* _Stated task_: Find the string "origin" in the entries and copy each line that has it.

* _Data rows_:
--------------------------------

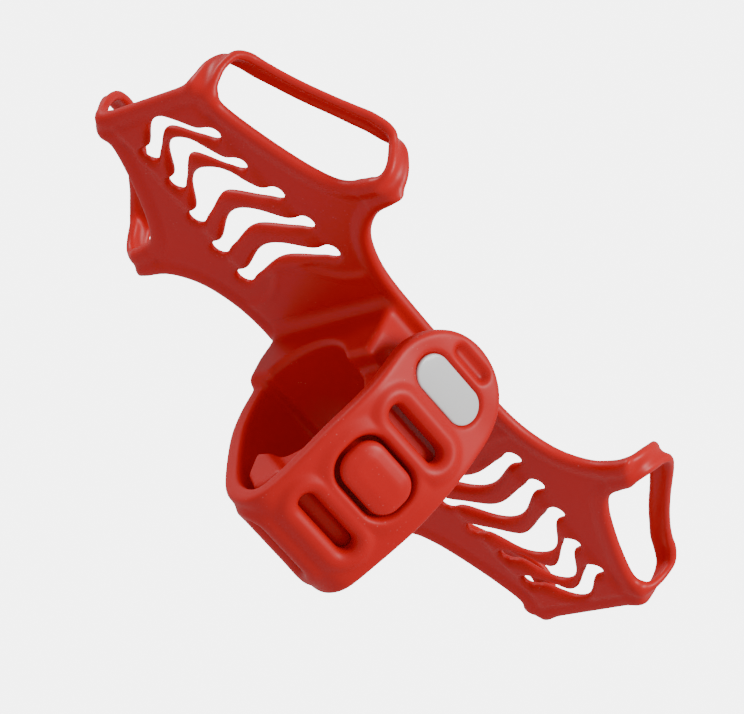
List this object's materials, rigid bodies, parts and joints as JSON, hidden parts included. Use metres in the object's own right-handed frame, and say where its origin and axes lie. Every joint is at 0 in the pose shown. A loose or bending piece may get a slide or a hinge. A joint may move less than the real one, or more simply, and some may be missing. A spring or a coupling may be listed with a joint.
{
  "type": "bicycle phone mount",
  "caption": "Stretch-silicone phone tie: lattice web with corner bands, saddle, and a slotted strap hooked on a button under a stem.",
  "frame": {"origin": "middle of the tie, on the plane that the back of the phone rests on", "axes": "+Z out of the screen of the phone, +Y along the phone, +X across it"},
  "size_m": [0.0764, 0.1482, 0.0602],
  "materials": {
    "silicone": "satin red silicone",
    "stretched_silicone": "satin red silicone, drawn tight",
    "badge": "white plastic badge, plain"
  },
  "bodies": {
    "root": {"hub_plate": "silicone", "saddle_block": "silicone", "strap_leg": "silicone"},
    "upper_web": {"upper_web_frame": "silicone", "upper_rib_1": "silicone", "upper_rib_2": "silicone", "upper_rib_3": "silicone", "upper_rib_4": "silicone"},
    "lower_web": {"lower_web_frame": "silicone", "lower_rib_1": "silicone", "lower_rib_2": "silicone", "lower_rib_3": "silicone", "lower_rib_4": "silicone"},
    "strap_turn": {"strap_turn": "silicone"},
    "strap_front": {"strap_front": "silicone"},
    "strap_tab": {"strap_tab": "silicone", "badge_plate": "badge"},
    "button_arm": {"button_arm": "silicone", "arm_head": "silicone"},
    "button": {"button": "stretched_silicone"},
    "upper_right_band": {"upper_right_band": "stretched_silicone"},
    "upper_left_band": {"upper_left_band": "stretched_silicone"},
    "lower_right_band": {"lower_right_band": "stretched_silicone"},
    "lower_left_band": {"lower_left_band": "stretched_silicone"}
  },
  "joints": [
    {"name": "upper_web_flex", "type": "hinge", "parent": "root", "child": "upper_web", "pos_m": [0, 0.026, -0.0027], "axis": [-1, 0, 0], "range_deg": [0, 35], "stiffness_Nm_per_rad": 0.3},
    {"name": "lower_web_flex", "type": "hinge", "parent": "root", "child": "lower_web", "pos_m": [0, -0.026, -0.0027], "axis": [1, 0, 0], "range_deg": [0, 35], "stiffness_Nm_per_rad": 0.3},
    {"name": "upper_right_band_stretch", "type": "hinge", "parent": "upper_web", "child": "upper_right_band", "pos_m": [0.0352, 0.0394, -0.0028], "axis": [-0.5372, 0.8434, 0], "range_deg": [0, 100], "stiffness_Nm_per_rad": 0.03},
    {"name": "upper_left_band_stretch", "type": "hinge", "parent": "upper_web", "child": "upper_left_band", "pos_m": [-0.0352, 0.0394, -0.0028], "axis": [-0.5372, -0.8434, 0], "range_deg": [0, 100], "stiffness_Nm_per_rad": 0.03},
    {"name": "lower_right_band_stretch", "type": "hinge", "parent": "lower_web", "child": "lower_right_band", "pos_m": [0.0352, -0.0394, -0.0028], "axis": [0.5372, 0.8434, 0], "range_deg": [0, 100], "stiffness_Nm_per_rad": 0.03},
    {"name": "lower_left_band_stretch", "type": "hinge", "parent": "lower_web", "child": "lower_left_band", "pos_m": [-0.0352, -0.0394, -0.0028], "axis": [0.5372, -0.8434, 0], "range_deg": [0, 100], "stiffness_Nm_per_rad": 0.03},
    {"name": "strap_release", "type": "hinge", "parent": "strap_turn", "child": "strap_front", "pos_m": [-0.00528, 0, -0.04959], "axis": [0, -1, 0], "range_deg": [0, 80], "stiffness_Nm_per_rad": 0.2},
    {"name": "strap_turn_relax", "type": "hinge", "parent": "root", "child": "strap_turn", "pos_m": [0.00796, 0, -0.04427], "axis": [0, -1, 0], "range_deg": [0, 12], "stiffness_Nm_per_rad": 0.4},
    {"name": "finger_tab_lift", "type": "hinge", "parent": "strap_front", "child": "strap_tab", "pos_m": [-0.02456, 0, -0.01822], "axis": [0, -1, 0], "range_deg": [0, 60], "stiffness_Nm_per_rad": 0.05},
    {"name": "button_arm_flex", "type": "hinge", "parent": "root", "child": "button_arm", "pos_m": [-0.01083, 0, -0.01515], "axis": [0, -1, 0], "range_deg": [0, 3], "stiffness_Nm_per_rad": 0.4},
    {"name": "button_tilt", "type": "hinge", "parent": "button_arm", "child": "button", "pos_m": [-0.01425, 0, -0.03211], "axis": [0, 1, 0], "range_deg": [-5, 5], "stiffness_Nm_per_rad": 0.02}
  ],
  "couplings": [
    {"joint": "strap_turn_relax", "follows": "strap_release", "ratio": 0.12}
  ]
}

--------------------------------

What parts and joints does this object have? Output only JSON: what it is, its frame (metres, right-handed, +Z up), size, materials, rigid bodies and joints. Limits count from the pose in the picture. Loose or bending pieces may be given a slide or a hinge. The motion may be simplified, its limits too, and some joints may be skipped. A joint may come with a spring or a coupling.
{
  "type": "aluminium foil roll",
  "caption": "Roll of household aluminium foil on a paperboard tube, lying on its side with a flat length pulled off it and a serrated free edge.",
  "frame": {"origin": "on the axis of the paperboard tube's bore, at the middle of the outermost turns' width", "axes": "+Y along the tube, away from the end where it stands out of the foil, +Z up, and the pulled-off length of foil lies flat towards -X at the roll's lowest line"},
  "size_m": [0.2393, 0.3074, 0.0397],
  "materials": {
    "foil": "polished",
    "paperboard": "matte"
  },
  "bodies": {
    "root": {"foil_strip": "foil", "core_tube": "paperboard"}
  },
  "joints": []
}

--------------------------------

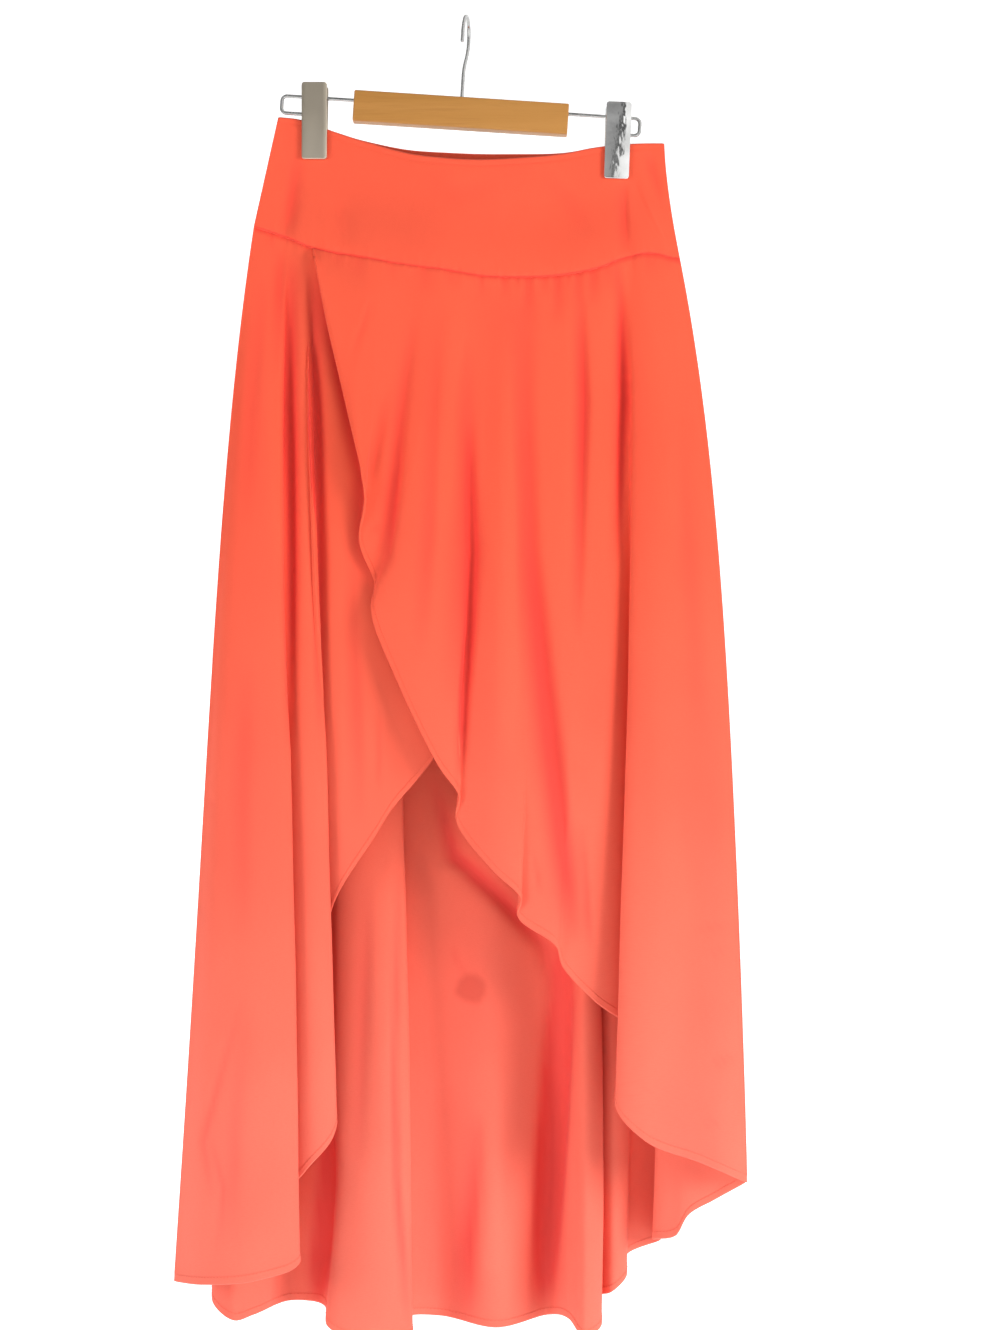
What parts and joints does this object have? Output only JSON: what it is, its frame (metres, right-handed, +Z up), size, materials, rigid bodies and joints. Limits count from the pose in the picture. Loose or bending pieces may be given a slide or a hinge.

--------------------------------

* _Answer to the exercise_:
List this object's materials, rigid bodies, parts and joints as JSON, hidden parts included. Use metres in the object's own right-handed frame, and say where its origin and axes lie. Every joint is at 0 in the pose shown. A loose or bending piece may get a slide or a hinge. A joint may move less than the real one, or more simply, and some may be missing. A spring or a coupling may be listed with a joint.
  "frame": {"origin": "middle of the tie, on the plane that the back of the phone rests on", "axes": "+Z out of the screen of the phone, +Y along the phone, +X across it"},
  "frame": {"origin": "on the axis of the paperboard tube's bore, at the middle of the outermost turns' width", "axes": "+Y along the tube, away from the end where it stands out of the foil, +Z up, and the pulled-off length of foil lies flat towards -X at the roll's lowest line"},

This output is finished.